Bei den Zahlungsverpflichtungen, die die ehemalige Vermieterin gegenüber der Klägerin für die von ihr - der ehemaligen Vermieterin - aufgewandten Räumungs- und Einlagerungskosten geltend macht, handelt es sich zwar um Verpflichtungen, die sich zumindest mittelbar aus dem Mietvertrag für die frühere Wohnung ergeben. Es sind Kosten, die einerseits durch die Inbesitznahme aufgrund der Beendigung des Mietverhältnisses und den daraus resultierenden Herausgabeanspruch nach § 546 Abs. 1 Bürgerliches Gesetzbuch (BGB) und andererseits durch das nach Maßgabe der §§ 562, 562b, 1215,1216, 1228, 1233 BGB geltend gemachte und ausgeübte Vermieterpfandrecht entstanden sind.
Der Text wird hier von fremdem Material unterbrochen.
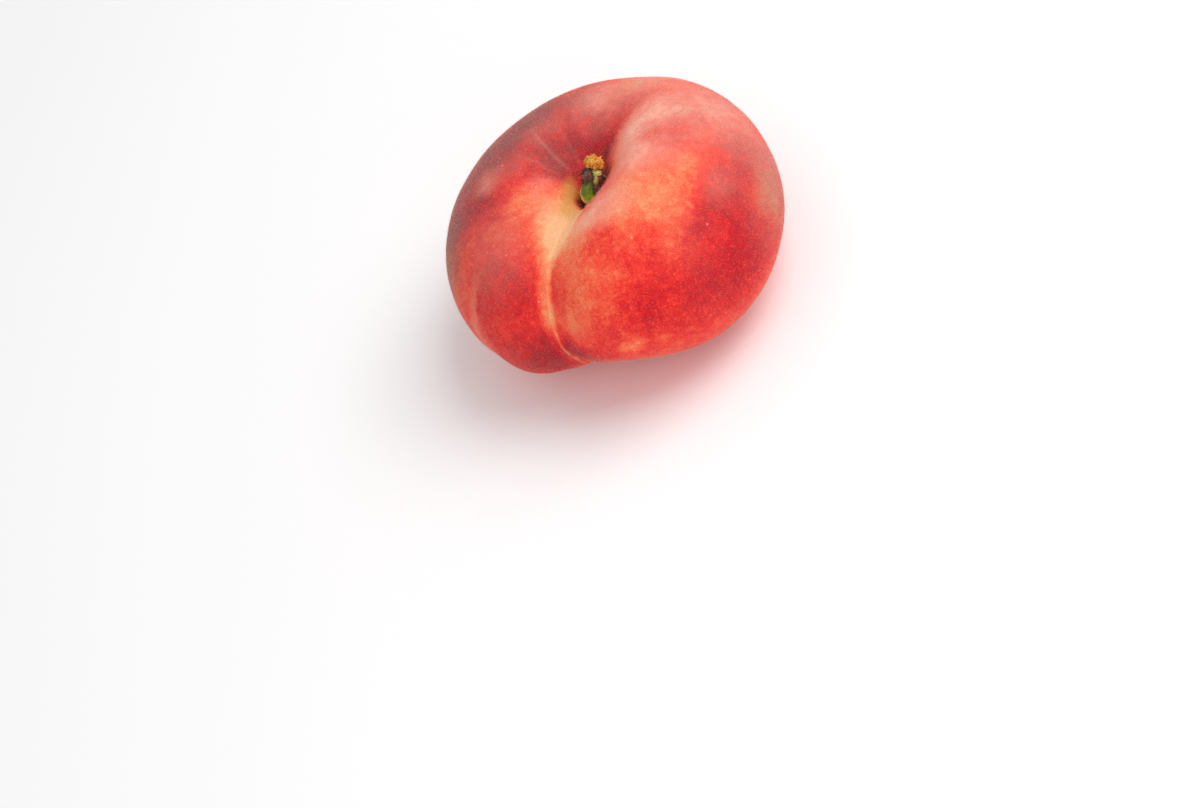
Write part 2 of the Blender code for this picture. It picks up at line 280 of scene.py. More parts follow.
# How ripe the skin is, from 0, cream, to 1, dark crimson, with a few patches of painted shade that deepen it.
# It starts even, and each patch lightens or deepens
# it: a patch is its place in millimetres, its reach, and its change in the middle.
EVEN_BLUSH = 0.64
BLUSH_SPAN = 1.1
BLUSH_AND_SHADE = [
    (-2.5, -8.5, 37.5, 10.5, -0.50),  # cream in the pit's mouth
    (-2.3, -15.5, 39.2, 8.5, -0.46),  # cream into the suture
    (-11.5, -9.5, 42.5, 9.0, -0.26),  # orange left of the cream
    (-12.5, -18.5, 41.3, 6.5, -0.12),  # salmon middle of the far lobe
    (-4.0, 7.0, 40.0, 13.0, 0.30),  # crimson behind the stem
    (-15.0, 5.5, 43.0, 14.0, 0.28),  # crimson inner side
    (-22.5, -10.0, 42.0, 11.5, 0.34),  # crimson streak outward
    (-13.0, -29.0, 37.0, 13.0, 0.17),  # crimson of the far lobe
    (-7.0, -36.0, 17.0, 18.0, 0.35),  # dark foot of the far lobe
    (-31.0, -24.0, 31.0, 12.0, -0.22),  # pale flank of the far lobe
    (-38.0, -4.0, 20.0, 20.0, 0.16),  # crimson side of the far lobe
    (-1.0, 19.0, 40.0, 14.0, 0.26),  # crimson valley behind
    (20.5, -9.0, 45.5, 16.0, -0.30),  # orange of the near lobe
    (28.0, 1.5, 44.0, 7.0, -0.24),  # orange fleck
    (19.0, 12.0, 45.0, 14.0, 0.14),  # red crown
    (35.0, 2.0, 38.0, 13.0, 0.20),  # red shoulder
    (27.0, 22.0, 40.0, 17.0, 0.20),  # red far crown
    (38.0, -11.0, 28.0, 19.0, 0.30),  # red cheek
    (28.0, -27.0, 30.0, 19.0, 0.15),  # red under the near lobe
    (9.0, -26.0, 40.5, 8.0, -0.16),  # orange lip of the near lobe
    (6.0, -14.0, 42.5, 8.0, -0.22),  # salmon lip at the pit
    (11.0, -32.0, 35.0, 11.0, -0.20),  # orange by the crease
    (3.5, -18.5, 41.0, 9.0, -0.28),  # salmon wall of the near lobe
    # Partly painted shade: the red deepened at the pit's edge.
    (-7.5, 0.5, 39.8, 8.0, 0.20),  # crimson edge of the pit
    (-24.0, 1.0, 42.0, 8.0, 0.08),  # crimson inside the bloom
    # Partly painted shade: darker red behind the stem, by the pit.
    (0.5, 9.5, 39.5, 8.0, 0.12),  # dark crimson behind the stem
    (8.0, 4.0, 43.0, 7.0, -0.20),  # tan lip behind the stem
    (28.0, -7.0, 43.0, 9.0, -0.11),  # orange top of the cheek
    (33.0, -8.5, 38.5, 8.0, 0.12),  # red front of the cheek
    (30.0, -16.0, 38.0, 8.0, -0.12),  # orange spot on the cheek
    (36.0, -10.5, 32.0, 8.0, -0.10),  # orange edge of the cheek
    (4.5, -25.5, 39.0, 6.0, -0.08),  # pale right side of the crease
    (4.0, -33.5, 29.5, 8.5, -0.20),  # pale middle of the crease
    (16.0, -31.0, 32.0, 18.0, 0.06),  # red lower near lobe
    (3.0, -37.0, 19.0, 14.0, 0.26),  # red foot of the suture
    (17.0, -27.5, 38.5, 9.0, -0.11),  # orange low on the near lobe
    (16.5, -6.0, 46.0, 8.0, -0.06),  # orange over the near lobe
    (18.0, -34.0, 24.0, 4.5, -0.32),  # yellow fleck
    (24.0, -31.0, 22.5, 4.5, -0.24),  # smaller yellow fleck
    (40.0, 8.0, 27.0, 10.0, -0.32),  # tan flank
    (24.0, 34.0, 25.0, 22.0, 0.16),  # red back of the near lobe
    (-2.0, 36.0, 24.0, 14.0, -0.28),  # orange back of the valley
    (-30.0, 20.0, 24.0, 22.0, 0.20),  # crimson back of the far lobe
    (-12.0, 34.0, 14.0, 9.0, -0.18),  # orange spot behind
    (6.0, 36.0, 20.0, 10.0, 0.14),  # dark spot behind
    (20.0, 34.0, 13.0, 7.0, -0.20),  # yellow spot behind
    (24.5, -16.5, 41.0, 7.0, 0.10),  # red spot on the near lobe
    # Painted shade: deeper, darker red beside the suture.
    (-5.5, -28.5, 37.0, 10.0, 0.10),  # crimson beside the suture
    (4.0, 4.0, -4.0, 33.0, -0.55),  # yellow underside
]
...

Dabei erstreckt sich der nach den Vorschriften der Geschäftsführung ohne Auftrag zu bestimmende Verwendungsersatz nach § 1216 Satz 1 BGB auch auf Kosten der Lagerung. Gemein ist diesen Kosten aber, dass sie nicht dem Erhalt, der Bewohnbarkeit oder dem geordneten Einzug in eine Wohnung und damit nicht dem Teil der Existenzsicherung dienten, der mit Ansprüchen nach § 22 SGB II abgedeckt wird (vgl insoweit BSG, Urteil vom 6. Oktober 2011 - B 14 AS 152/10 R = SozR 4-4200 § 22 Nr 49 Rn 17). Denn die Kosten sind nur dadurch entstanden, dass die Klägerin trotz der Beendigung des Mietverhältnisses und des mehrfach gewährten Vollstreckungsschutzes ihre frühere Wohnung nicht räumte, sondern die Räumung zwangsweise vom Gerichtsvollzieher durchgesetzt werden musste. Damit sind diese Kosten aber zugleich auch nicht als "angemessen" iSv § 22 Abs. 1 Satz 1 SGB II anzusehen.

Weitere Anspruchsgrundlagen sind nicht ersichtlich. Die Regelleistungen wurden der Klägerin durchweg in vollem Umfang bewilligt. Da die Kosten auch nicht der Sicherung der Unterkunft dienten, scheidet auch ein Anspruch nach § 22 Abs. 8 SGB II aus. Eine vergleichbare Notlage lag ebenfalls nicht vor. Denn die Unterkunft der Klägerin war auch nach der Räumung in der Kriseneinrichtung gesichert und wurde von dem Beklagten in vollem Umfang finanziert. Die tatbestandlichen Voraussetzungen für die Gewährung von Leistungen für Mehrbedarfe nach § 21 Abs. 6 SGB II (kein "laufender" Bedarf iS der Vorschrift) bzw für die abweichende Erbringung von Leistungen nach § 24 Abs. 1 bzw 3 SGB II (kein "unabweisbarer Bedarf" bzw keine "Erstausstattung") sind nicht erfüllt. Letztlich begehrt die Klägerin die Übernahme einer allgemeinen Schuldentilgung, die nicht Aufgabe der Grundsicherungsleistungen nach dem SGB II sein kann.

Die Kostenentscheidung beruht auf der entsprechenden Anwendung von § 193 SGG.

Gründe für eine Zulassung der Revision gemäß § 160 Abs. 2 Nrn. 1 oder 2 SGG liegen nicht vor.